§ EXERCISE: Extract the data exactly, missing nothing.

= = =

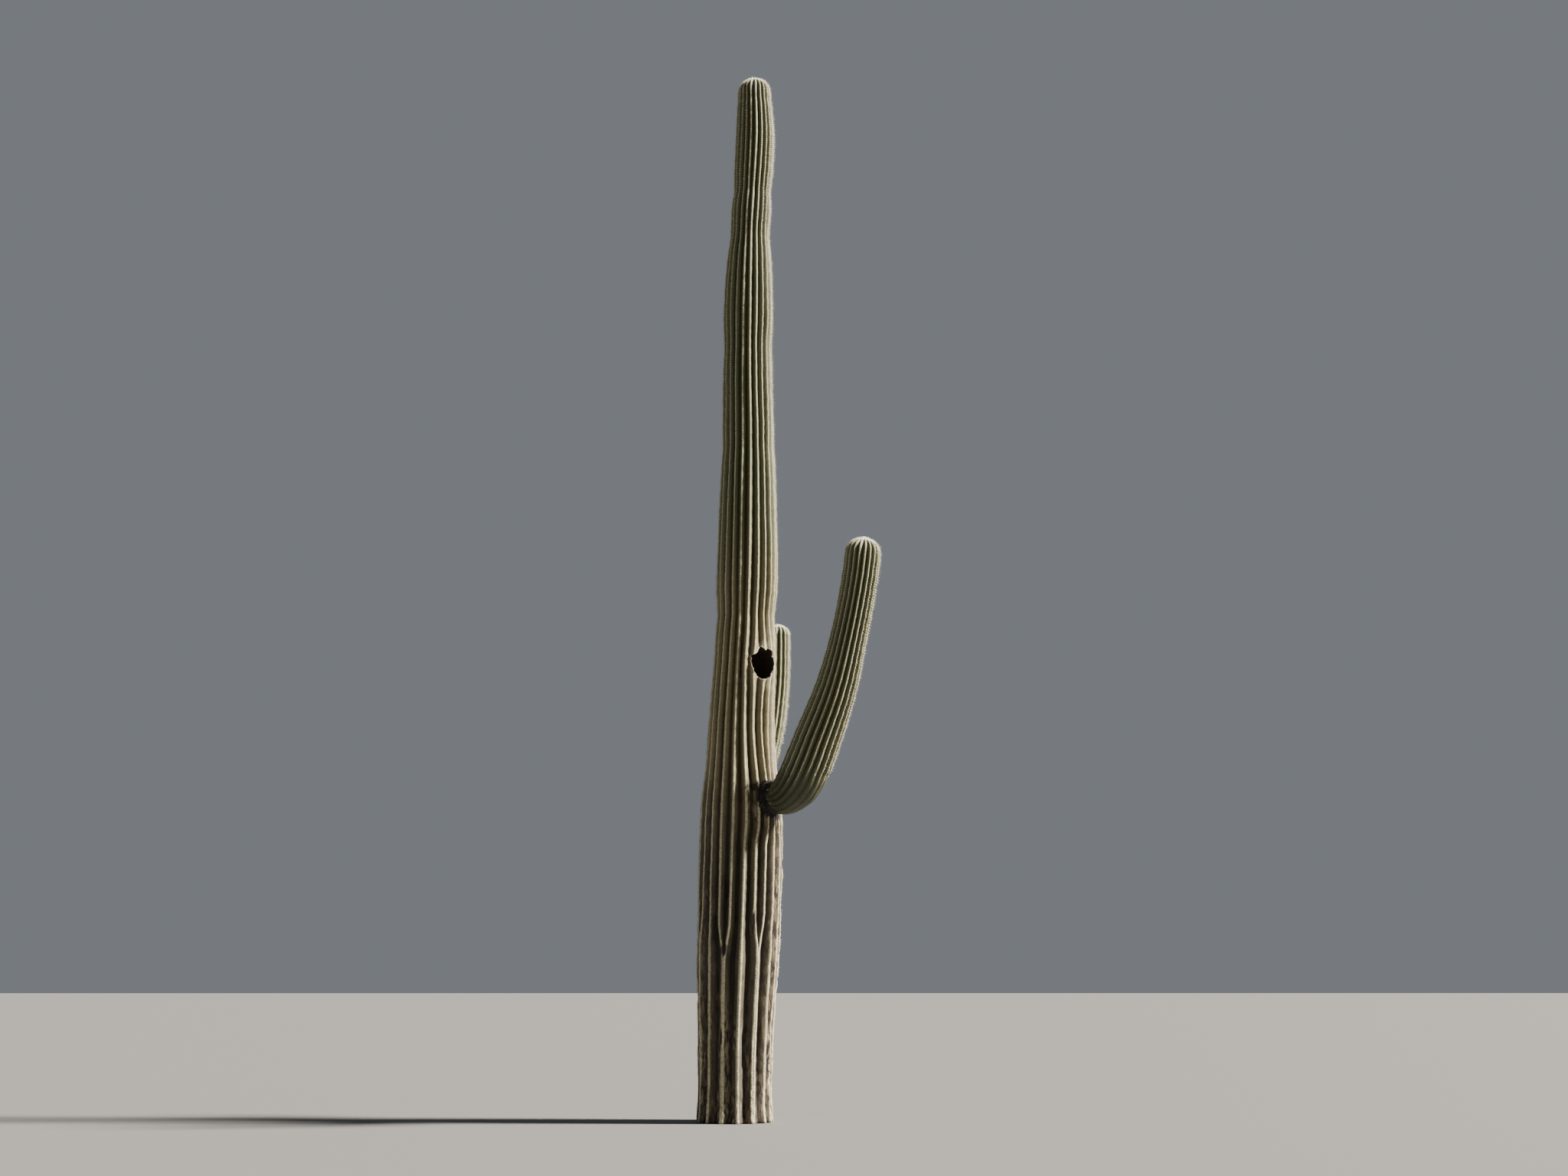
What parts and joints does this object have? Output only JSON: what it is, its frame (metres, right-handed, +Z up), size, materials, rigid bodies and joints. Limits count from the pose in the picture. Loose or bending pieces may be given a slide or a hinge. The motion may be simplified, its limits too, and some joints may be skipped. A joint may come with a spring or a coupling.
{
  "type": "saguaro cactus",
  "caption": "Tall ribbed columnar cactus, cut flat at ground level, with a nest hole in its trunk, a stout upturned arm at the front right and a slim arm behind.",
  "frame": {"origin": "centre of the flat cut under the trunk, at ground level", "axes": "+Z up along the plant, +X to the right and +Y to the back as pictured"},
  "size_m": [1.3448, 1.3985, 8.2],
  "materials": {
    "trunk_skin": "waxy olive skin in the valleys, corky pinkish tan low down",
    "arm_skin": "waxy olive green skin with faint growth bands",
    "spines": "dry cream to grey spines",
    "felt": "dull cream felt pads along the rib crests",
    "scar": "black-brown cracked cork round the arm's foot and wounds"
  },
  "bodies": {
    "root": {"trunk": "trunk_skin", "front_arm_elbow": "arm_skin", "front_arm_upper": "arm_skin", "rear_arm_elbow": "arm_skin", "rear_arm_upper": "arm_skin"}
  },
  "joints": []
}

= = =

§ ANSWER BELOW:
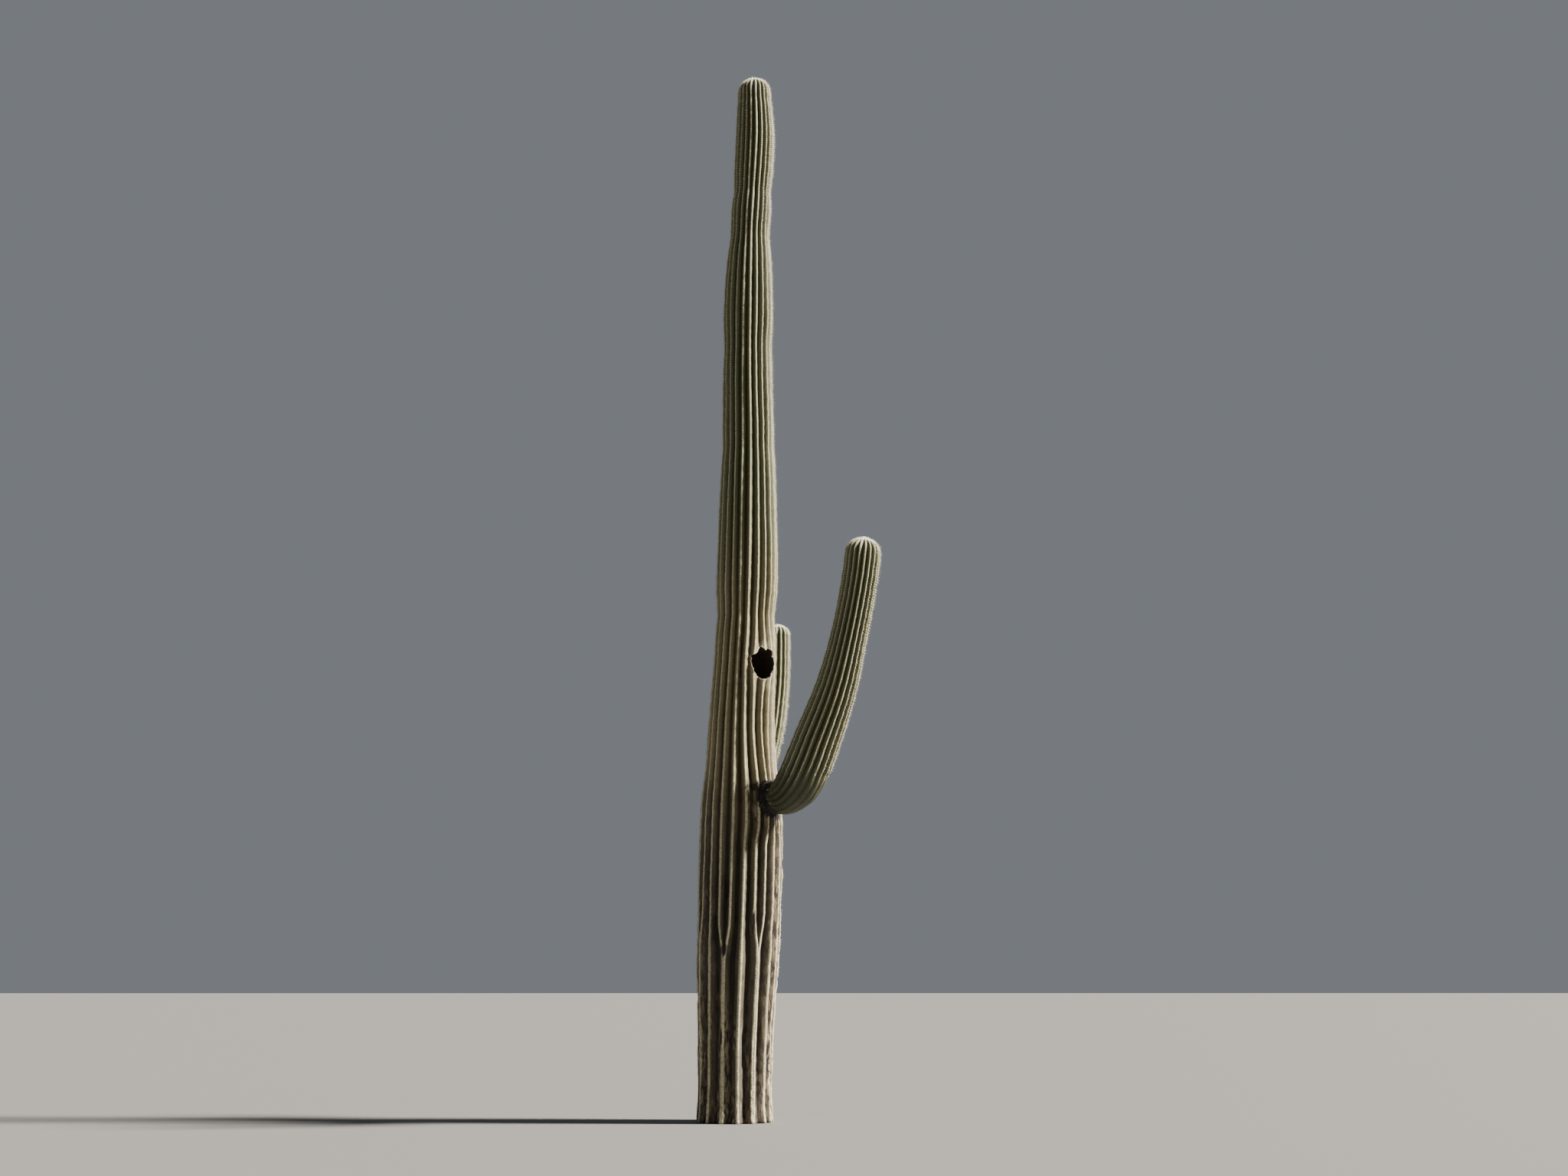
What parts and joints does this object have? Output only JSON: what it is, its frame (metres, right-handed, +Z up), size, materials, rigid bodies and joints. Limits count from the pose in the picture. Loose or bending pieces may be given a slide or a hinge. The motion may be simplified, its limits too, and some joints may be skipped. A joint may come with a spring or a coupling.
{
  "type": "saguaro cactus",
  "caption": "Tall ribbed columnar cactus, cut flat at ground level, with a nest hole in its trunk, a stout upturned arm at the front right and a slim arm behind.",
  "frame": {"origin": "centre of the flat cut under the trunk, at ground level", "axes": "+Z up along the plant, +X to the right and +Y to the back as pictured"},
  "size_m": [1.3448, 1.3985, 8.2],
  "materials": {
    "trunk_skin": "waxy olive skin in the valleys, corky pinkish tan low down",
    "arm_skin": "waxy olive green skin with faint growth bands",
    "spines": "dry cream to grey spines",
    "felt": "dull cream felt pads along the rib crests",
    "scar": "black-brown cracked cork round the arm's foot and wounds"
  },
  "bodies": {
    "root": {"trunk": "trunk_skin", "front_arm_elbow": "arm_skin", "front_arm_upper": "arm_skin", "rear_arm_elbow": "arm_skin", "rear_arm_upper": "arm_skin"}
  },
  "joints": []
}